The European Bank for Reconstruction and Development (EBRD) has revised down its forecast for Ukraine’s real GDP growth in 2025 from 3.3% to 2.5%, while keeping the 2026 forecast unchanged at 5.0%, assuming the end of Russia’s war against Ukraine.
“Real GDP growth in 2025 is forecast at 2.5%. Assuming the war ends and reconstruction begins, growth could reach 5% in 2026,” the latest EBRD flagship economic report states.
Despite ongoing Russian aggression, Ukraine has largely maintained macroeconomic stability. Real GDP grew by 0.9% year on year in the first quarter of 2025, driven by consumption and critical infrastructure investment, although labour shortages, damage to the energy infrastructure and weak agricultural exports continue to constrain growth.
The unemployment rate has dropped to a post-invasion low of 12%, but recruitment remains difficult due to mobilisation and emigration. The current account deficit widened by almost 50% in the period January to July 2025, reflecting high military and energy imports and weak exports.

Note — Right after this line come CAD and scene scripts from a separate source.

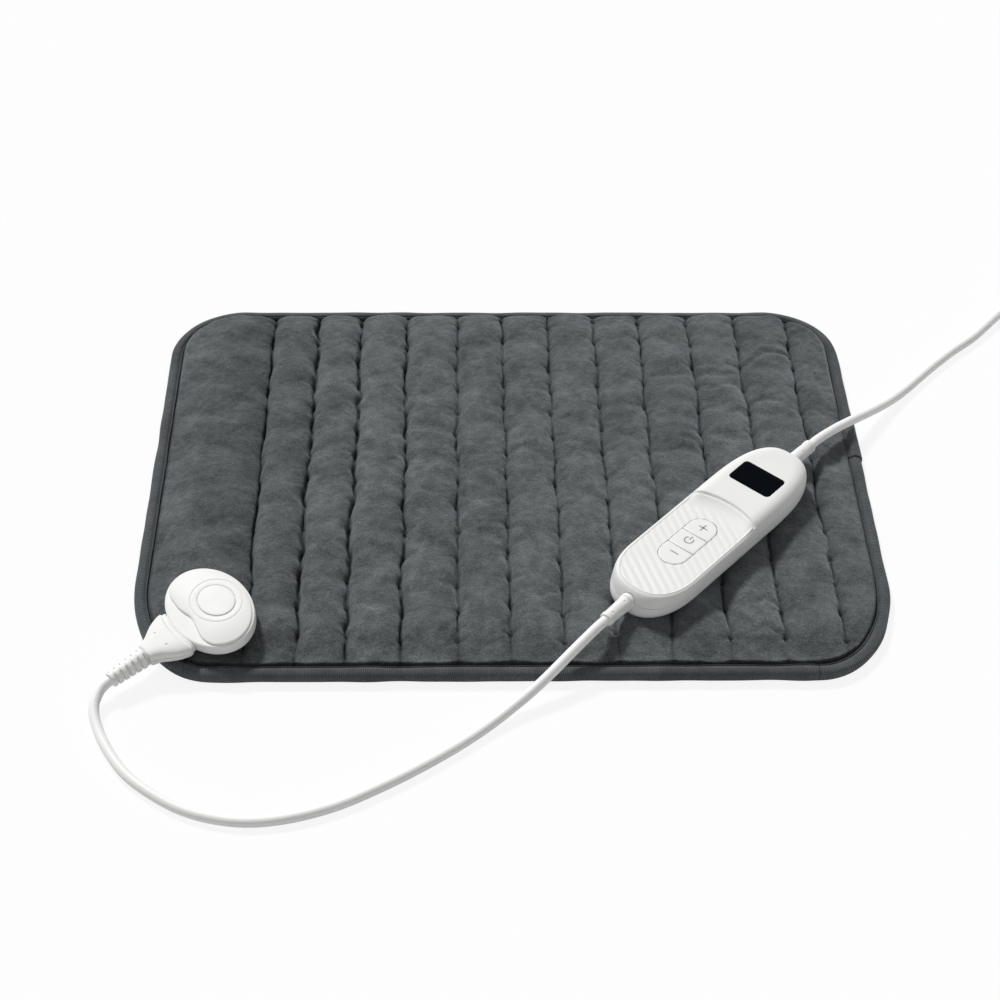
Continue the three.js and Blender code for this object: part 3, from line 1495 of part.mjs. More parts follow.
function cords() {
  const padLead = [
    fromSocket(plugReliefEnd + fit, plugAxisHeight),
    fromSocket(plugReliefEnd + fit + cordDiameter / 4, plugAxisHeight),
    ...padLeadRoute.map((point) => new THREE.Vector3(...point)),
    fromController(-leadBushEnd - fit - cordDiameter),
    fromController(-leadBushEnd - fit - cordDiameter / 2),
    fromController(-leadBushEnd - fit),
  ];
  addPiece('pad_lead', cordTube(padLead), cordCover);
  const mainsLead = [
    fromController(mainsBushEnd + fit),
    fromController(mainsBushEnd + fit + cordDiameter),
    ...mainsLeadRoute.map((point) => new THREE.Vector3(...point)),
    coilStart.clone().addScaledVector(heading(coilEntryAngle), -cordDiameter * 3),
    coilStart.clone().addScaledVector(heading(coilEntryAngle), -fit),
  ];
  addPiece('mains_lead', cordTube(mainsLead), cordCover);
  const coil = coilCentreline();
  addPiece('mains_coil', tubeThrough(coil, cordDiameter / 2, coilSides), cordCover);
  console.log('least gap of the coil to itself, mm:', leastCoilGap(coil).toFixed(2));

  const tieHeight = coilPitch + cordDiameter + fit * 2;
  const tieReach = coilPitch * coilTurnsPerLayer + cordDiameter + fit * 4;
  const tieShape = (grow) => {
    const halfReach = tieReach / 2 + grow;
    const low = tieThickness - grow;
    const high = tieThickness + tieHeight + grow;
    const bend = cordDiameter / 3;
    const shape = new THREE.Shape();
    shape.moveTo(-halfReach + bend, low);
    shape.lineTo(halfReach - bend, low);
    shape.absarc(halfReach - bend, low + bend, bend, -90 * degree, 0);
    shape.absarc(halfReach - bend, high - bend, bend, 0, 90 * degree);
    shape.absarc(-halfReach + bend, high - bend, bend, 90 * degree, 180 * degree);
    shape.absarc(-halfReach + bend, low + bend, bend, 180 * degree, 270 * degree);
    return shape;
  };
  const band = tieShape(tieThickness);
  band.holes.push(tieShape(0));
  const tie = new THREE.ExtrudeGeometry(band, {
    depth: tieWidth, bevelEnabled: false, curveSegments: 4,
  }).translate(0, 0, -tieWidth / 2).rotateX(Math.PI / 2);
  const tieMesh = addPiece('coil_tie', tie, blackPlastic);
  tieMesh.rotation.z = tieAngle;
  tieMesh.position.set(
    coilX + coilMeanDiameter / 2 * Math.cos(tieAngle),
    coilY + coilMeanDiameter / 2 * Math.sin(tieAngle),
    0,
  );
}

const mainsPlugFrame = new THREE.Group();
mainsPlugFrame.position.copy(coilEnd);
mainsPlugFrame.rotation.z = coilExitAngle;
model.add(mainsPlugFrame);

function mainsPlug() {
  addPiece('mains_strain_relief', ribbedRelief(
    fit, mainsReliefLength, cordDiameter / 2 + ribDepth, mainsReliefRadius, mainsReliefRibs,
  ), cordCover, mainsPlugFrame);
  const start = fit * 2 + mainsReliefLength;
  const outline = (inset) => {
    const steps = 6;
    const points = [];
    const end = start + mainsPlugLength - inset;
    for (let i = 0; i <= steps; i += 1) {
      const share = i / steps;
      const swell = (1 - Math.cos(Math.PI * Math.min(share / mainsPlugSwellShare, 1))) / 2;
      const half = mainsPlugNeck / 2 + (mainsPlugWidth - mainsPlugNeck) / 2 * swell - inset;
      points.push([start + inset + (end - start - inset) * share, -half]);
    }
    return [...points, ...points.map(([x, y]) => [x, -y]).reverse()];
  };
  const half = mainsPlugHeight / 2;
  addPiece('mains_plug_body', stacked(outline, [
    [mainsPlugRounding, -half],
    [mainsPlugRounding / 4, -half + mainsPlugRounding / 2],
    [0, -half + mainsPlugRounding],
    [0, half - mainsPlugRounding],
    [mainsPlugRounding / 4, half - mainsPlugRounding / 2],
    [mainsPlugRounding, half],
  ]), cordCover, mainsPlugFrame);
  const face = start + mainsPlugLength + fit;
  [-1, 1].forEach((side, k) => {
    addPiece(`mains_plug_pin_${k + 1}`, turned([
      [face, 0],
      [face, mainsPinRadius],
      [face + mainsPinLength - mainsPinRadius / 2, mainsPinRadius],
      [face + mainsPinLength, mainsPinRadius / 2],
      [face + mainsPinLength, 0],
    ], mainsPinSides).translate(0, side * mainsPinSpacing / 2, 0), copperAlloy, mainsPlugFrame);
  });
}

padLayers();
heatingWire();
socketPieces();
plugPieces();
controllerShells();
controllerInside();
bushes();
cords();
mainsPlug();

export default model;
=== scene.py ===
"""Looks of the heating pad with its controller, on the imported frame. Places are in the part's frame."""
from math import cos, hypot, inf, pi, radians, sin, sqrt, tan

import bmesh
import bpy
import numpy as np
from mathutils import Matrix, Vector


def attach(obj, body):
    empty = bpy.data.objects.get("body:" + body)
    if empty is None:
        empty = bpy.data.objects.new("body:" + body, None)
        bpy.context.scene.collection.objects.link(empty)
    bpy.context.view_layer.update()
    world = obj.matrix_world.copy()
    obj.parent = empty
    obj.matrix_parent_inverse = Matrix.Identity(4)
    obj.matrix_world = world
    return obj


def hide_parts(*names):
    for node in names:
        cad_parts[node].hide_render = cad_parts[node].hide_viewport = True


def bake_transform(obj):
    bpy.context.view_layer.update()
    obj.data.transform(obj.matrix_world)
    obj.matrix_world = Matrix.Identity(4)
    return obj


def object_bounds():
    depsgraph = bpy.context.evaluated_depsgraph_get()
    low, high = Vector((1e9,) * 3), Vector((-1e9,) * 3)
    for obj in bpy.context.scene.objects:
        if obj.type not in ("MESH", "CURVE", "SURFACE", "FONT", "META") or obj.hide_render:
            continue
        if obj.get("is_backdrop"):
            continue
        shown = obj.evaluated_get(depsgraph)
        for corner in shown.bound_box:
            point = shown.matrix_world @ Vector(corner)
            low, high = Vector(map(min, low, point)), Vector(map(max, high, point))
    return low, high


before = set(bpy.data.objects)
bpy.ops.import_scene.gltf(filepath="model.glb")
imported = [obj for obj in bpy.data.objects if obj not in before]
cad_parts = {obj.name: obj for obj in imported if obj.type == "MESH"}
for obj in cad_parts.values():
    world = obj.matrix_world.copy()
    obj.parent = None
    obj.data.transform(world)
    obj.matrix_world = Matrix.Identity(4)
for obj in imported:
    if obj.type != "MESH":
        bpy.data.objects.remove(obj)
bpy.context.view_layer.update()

ROOT = "pad_and_controller"
MM = 0.001
FIT = 0.3  # gap between pieces that meet, in millimetres as every size below
scene = bpy.context.scene
scene.view_settings.view_transform = "Standard"


def link(name, data):
    obj = bpy.data.objects.new(name, data)
    scene.collection.objects.link(obj)
    return obj


# camera, fitted to the pad's edges, with its focal length in pixels of the frame
FOCAL, FRAME, SENSOR = 2012.58, 1000, 36
CAMERA_PLACE = (-0.0314811, -0.8333813, 0.7659004)  # metres
PITCH, YAW, ROLL = (radians(a) for a in (43.0103, 1.8022, 1.1191))
camera = link("camera", bpy.data.cameras.new("camera"))
camera.matrix_world = (
    Matrix.Translation(CAMERA_PLACE) @ Matrix.Rotation(-YAW, 4, "Z")
    @ Matrix.Rotation(pi / 2 - PITCH, 4, "X") @ Matrix.Rotation(ROLL, 4, "Z")
)
camera.data.lens = FOCAL / FRAME * SENSOR
camera.data.sensor_width = SENSOR
scene.camera = camera


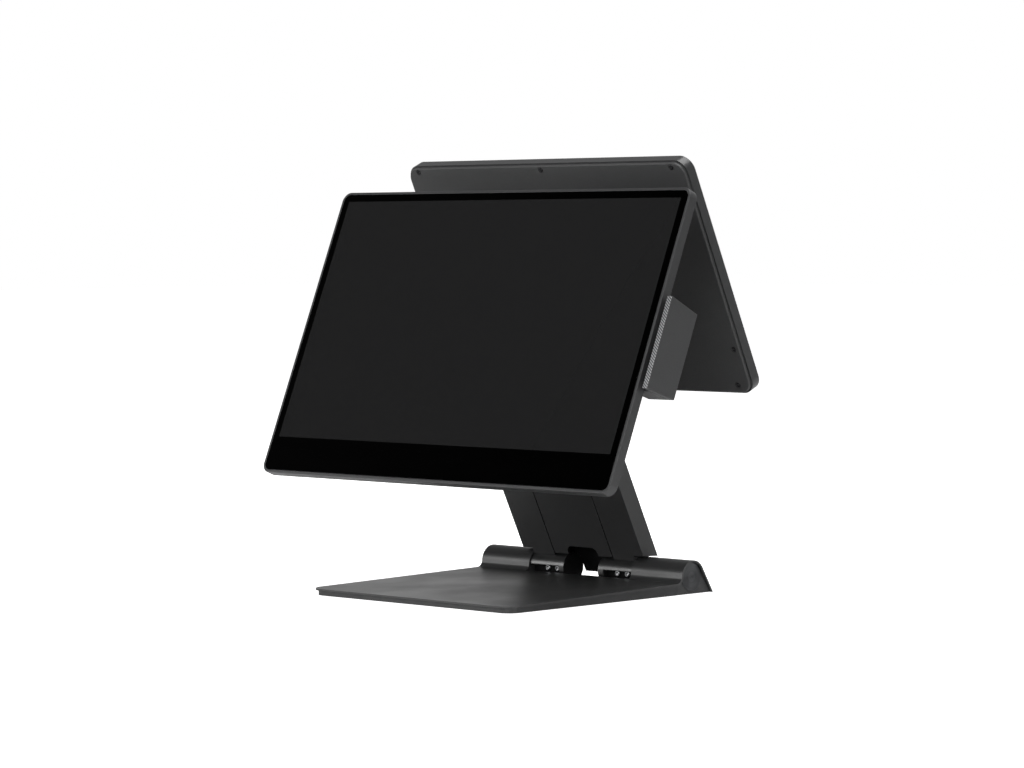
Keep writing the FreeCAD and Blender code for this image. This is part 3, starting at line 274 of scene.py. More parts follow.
# Painted sheet, moulded plastic and rubber share one recipe: fine grain, soft patches and lighter edges.
coats = {
    "basePaint": {"colour": (0.029, 0.0292, 0.030),
                  "rough": 0.38, "grain": 1500.0, "bump": 0.22, "edge": 0.35, "specular": 0.7},
    "trayPaint": {"colour": (0.045, 0.0455, 0.0465),
                  "rough": 0.5, "grain": 1700.0, "bump": 0.25, "edge": 0.1},
    "armPaint": {"colour": (0.042, 0.0423, 0.0432),
                 "rough": 0.46, "grain": 1500.0, "bump": 0.32, "edge": 0.12},
    "coverPaint": {"colour": (0.040, 0.0403, 0.0412),
                   "rough": 0.48, "grain": 1500.0, "bump": 0.32, "edge": 0.06},
    "rollPaint": {"colour": (0.015, 0.0152, 0.0157),
                  "rough": 0.3, "grain": 2100.0, "bump": 0.10, "edge": 0.3, "specular": 0.95},
    "framePaint": {"colour": (0.038, 0.0384, 0.0395),
                   "rough": 0.34, "grain": 2300.0, "bump": 0.12, "edge": 0.9},
    "shellPlastic": {"colour": (0.046, 0.0463, 0.0472),
                     "rough": 0.5, "grain": 1300.0, "bump": 0.3, "edge": 0.12},
    "readerPaint": {"colour": (0.040, 0.0404, 0.0415),
                    "rough": 0.42, "grain": 1700.0, "bump": 0.22, "edge": 1.0},
    "bracketPaint": {"colour": (0.022, 0.0222, 0.0228),
                     "rough": 0.45, "grain": 1500.0, "bump": 0.3, "edge": 0.5},
    "innerBlack": {"colour": (0.004, 0.004, 0.0042),
                   "rough": 0.75, "grain": 1300.0, "bump": 0.2, "edge": 0.0, "specular": 0.15},
    "blackPlastic": {"colour": (0.012, 0.012, 0.0123),
                     "rough": 0.5, "grain": 1500.0, "bump": 0.3, "edge": 0.2},
    "rubber": {"colour": (0.013, 0.013, 0.013),
               "rough": 0.8, "grain": 1100.0, "bump": 0.5, "edge": 0.1},
    "buttonPlastic": {"colour": (0.035, 0.035, 0.036),
                      "rough": 0.35, "grain": 2500.0, "bump": 0.1, "edge": 0.5},
}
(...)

The fiscal deficit is expected to reach 22% of GDP in 2025, with about US$ 40 billion in external financing—much of it sourced from the EU, G7 (using income from frozen Russian assets) and the IMF.
Inflation remains high, driven by food prices, utilities and rising real wages, but is gradually easing, declining from 15.9% in May to 13.2% in August 2025.
The central bank has kept its policy rate at 15.5% since March 2025 with the view to moderate inflation, while foreign reserves reached US$46 billion in August 2025—covering 5.5 months of imports and supporting exchange rate stability. Ukraine’s economic outlook is highly uncertain, depending on the war’s course, energy security and continued international support.
The government remains committed to macroeconomic discipline and structural reforms, 37 aiming to mobilise public revenue, increase investment, improve governance of state-owned enterprises and strengthen resilience of the financial sector.